To nurture these ideas, the department will establish a seed fund to invest in promising and innovative programs with evidence of success. A goal of the fund, according to Loble, is for the department to break from the typical “pilot, evaluate and then tell everyone this is what you have to do” framework that is endemic to education policy. Instead, the department aims to shift not just the thinking around these issues, but operationalize that new and more nimble thinking to change how the department does its work.
Loble said that the focus of the department’s efforts and investments will not be limited to simply developing strategies to more comprehensively imbue the state’s curricula with so-called 21st century skills.
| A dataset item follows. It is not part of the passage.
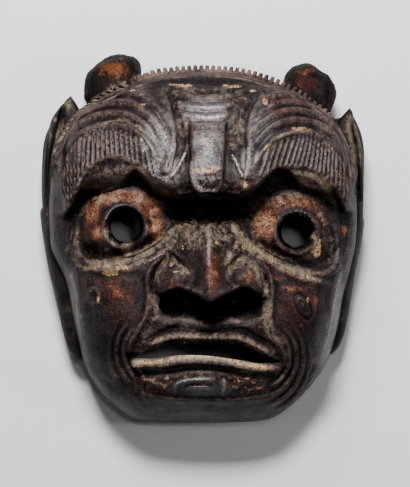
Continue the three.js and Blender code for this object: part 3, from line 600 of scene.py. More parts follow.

“One of the things that came through the papers was that we needed to shift our thinking to emphasize ethical frameworks and citizenship,” said Loble. “Not only around AI, but plenty of other complex problems like globalization, global movements of people, climate change; a whole set of issues that are increasingly complex and that are very, very important to think about when it comes to our young people emerging from schooling able to effectively deal with those issues.”
And, wherever the discussion and the investments lead across these issues, Loble says a critical aspect of the project going forward for the department itself will be to internalize the lessons from the effort into its work.
“We’re really trying to discipline ourselves to not fall back on the traditional, top-down approach, which is easily done in a large system that is quite well organized,” Loble added. “We’ll do much better if we both learn and apply at the same time. So, in a sense, let’s model the 21st century learning that we hope to develop.”